Zahra Abdelnaeem, representative of civil society organisations in North Darfur, called for the need to unify the feminist agenda in order to establish a strong base to combat all forms of violence against women.
She said it is necessary to reach areas in the countryside and displacement camps, where women face different challenges, and pay special attention to those who were subjected to violence because of wars.
The Darfur Women Action Group posted an overview of recent GBV cases on its social media, outlining plenty of events in which girls and women were raped or assaulted, often by gunmen.
Other initiatives already took on and since November 25 in Sudan. EU staff in Sudan wore orange to call for “a future free from violence against women and girls”.

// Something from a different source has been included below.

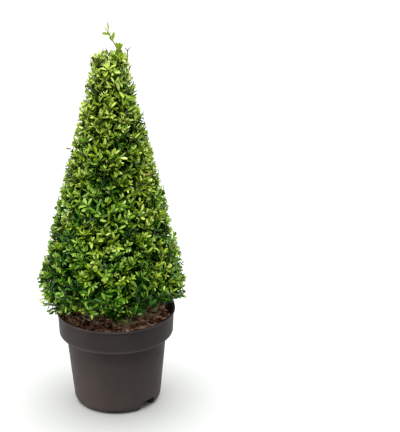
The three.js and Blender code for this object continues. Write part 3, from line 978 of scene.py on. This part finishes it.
def spray_growth(tip, outward, shade):
    """What the leaves of a spray at a tip share."""
    light = (outward * LIGHT_OUT + UP * LIGHT_UP) * rng.uniform(0, LIGHT_MOST)
    height_share = crown_share(tip.z)
    warm = int(rng.random() < WARM_AT_HEM + WARM_RISE * height_share)
    tone = rng.gauss(TONE_MEAN, TONE_SPREAD) - TONE_FALL * sqrt(max(height_share, 0)) + shade
    return Growth(tier_of(tip), light, rng.choice(SPRAY_AGES), tone, warm)


def join_to_bough(crown, root, tier, boughs):
    """A thin twig to a spray's root from the nearest bough."""
    near = min(boughs, key=lambda path: min((path[-3] - root).length, (path[-1] - root).length))
    outer = near[BOUGH_POINTS // 2:]
    start = min(outer, key=lambda point: (point - root).length + max(0, point.z - root.z))
    middle = start.lerp(root, 0.5) - UP * JOINT_SAG
    twig = bend(start, middle, root, JOINT_POINTS)
    crown.twigs[tier].add(twig, [JOINT_RADIUS] * JOINT_POINTS, 4)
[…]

In South Darfur women police officers received extra training on investigations and managing GBV cases on November 27. The UNITAMS Police Liaison Officer Mariama Barry, who was involved in the training, also spoke at a launch event in the Beleil refugee settlement in South Darfur.
Special unit to combat violence
North Darfur announced its intention to establish a unit to combat violence against women in the state.
Addressing the audience at the celebratory inauguration of the campaign on Wednesday morning in El Fasher, North Darfur, Director of the Ministry of Welfare Ibrahim Mousa said that the Ministry will conduct awareness lectures for young women and girls in all the schools and camps in the city.
He added that the ministry will also maintain the Urinary Fistula* Centre in the Obstetrics and Gynaecology Hospital in El Fasher.
Dire situation in Northern state
Ebaa Murtada, an activist for women's issues in Northern State, reported a serious lack of doctors and obstetrics and gynaecology departments, especially in the far peripheral areas of the state.
“In some areas there are not even midwives,” she told Radio Dabanga. “We don’t even have measurement mechanisms to determine mortality rates among women.”
Many women are also exposed to domestic violence. “The economic situation is dire, and there is a lot of hidden poverty,” she explained. This makes women more vulnerable as it becomes financially impossible for them to leave their partners.
The culture of the local communities prevents women from going out to work or take up education for future work. “Going out to education and work is unacceptable for girls in many communities in the north,” Murtada explained.
She said that her activist group is trying to help women get out of the circle of poverty by working in trade and selling tea or food “in the informal sector”.
* A fistula is an abnormal connection or passageway between two organs or body cavities that do not usually connect. A urinary fistula is an abnormal passage between the bladder and the vagina and between the rectum and the vagina. In most countries in Africa, the most common cause of fistulas is childbirth or sexual violence, most conspicuously in the form of rape, gang rape, and the insertion of sharp objects into the vagina or rectum.